European Market Infrastructure Regulation (EMIR) is a European Union regulation designed to increase the stability of the over-the-counter (OTC) derivative markets throughout the EU states. It is designated Regulation (EU) 648/2012, and it entered into force on 16 August 2012.[1]

Overview[edit]

G20 leaders made a commitment in Pittsburgh in September 2009 that:

All standardised OTC derivative contracts should be traded on exchanges or electronic trading platforms, where appropriate, and cleared through central counterparties by end-2012 at the latest. OTC derivative contracts should be reported to trade repositories. Non-centrally cleared contracts should be subject to higher capital requirements.

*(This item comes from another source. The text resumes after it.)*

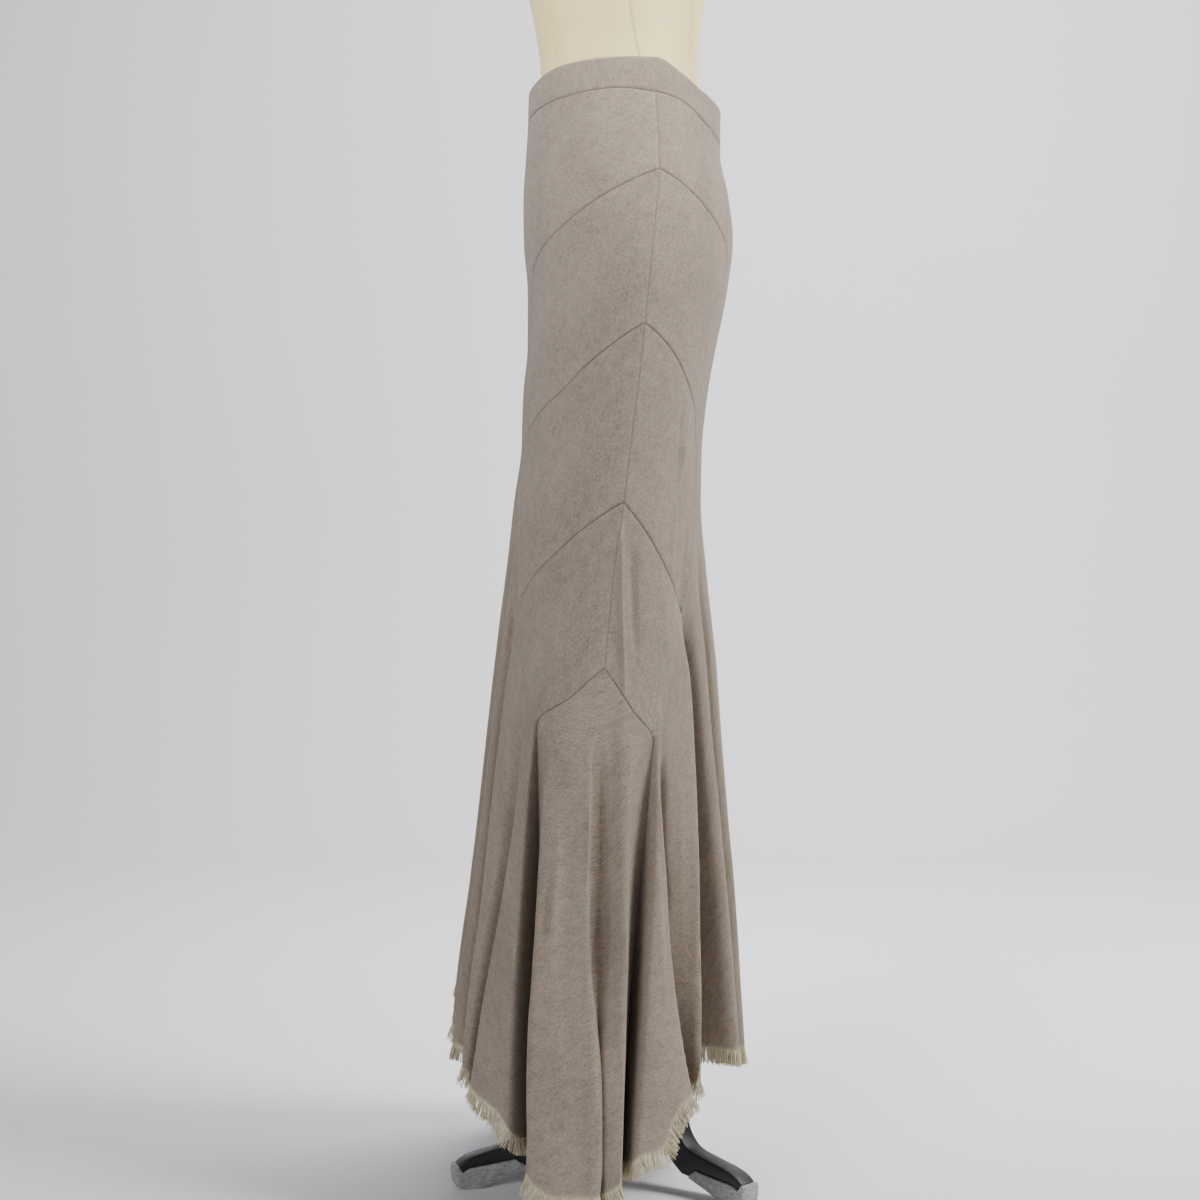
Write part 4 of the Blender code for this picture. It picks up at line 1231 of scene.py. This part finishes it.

We ask the Financial Stability Board and its relevant members to assess regularly implementation and whether it is sufficient to improve transparency in the derivatives markets, mitigate systemic risk, and protect against market abuse.[2]

EMIR introduces:

  • Reporting obligation for OTC derivatives
  • Clearing obligation for eligible OTC derivatives
  • Measures to reduce counterparty credit risk and operational risk for bilaterally cleared OTC derivatives
  • Common rules for central counterparties (CCPs) and for trade repositories
  • Rules on the establishment of interoperability between CCPs

According to the first analysis of the provisions of (EU) Regulation No. 648 of 2012 (EMIR), these rules tries to satisfy the need to avoid certain practices of negotiating – privately and on the basis of information available only to the contracting parties – some types of financial instruments (and, in particular, derivatives).

Certain Authors focus on the rules that aim at increasing the transparency and the safety of the capital markets, in line with the evolution of communication processes, centralizing data in warehouses available to any financial operator.Today, this centralization sets the stage for a new set up of the financial transactions. The implementation of the EMIR provisions (and, therefore, of appropriate clearing and reporting mechanisms) affects also the organization of an industry that will ensure a more effective protection of the "right to information". In conclusion, the relevant researches highlight that Emir will impact on the key factors of a ‘market for financial information’, which is not yet considered as a reality by the EU regulator. We remain, then, with the unsatisfied expectation that the EU has not considered (and regulated) all the activities related to the demand and supply of information about market trends and financial instruments features.[3]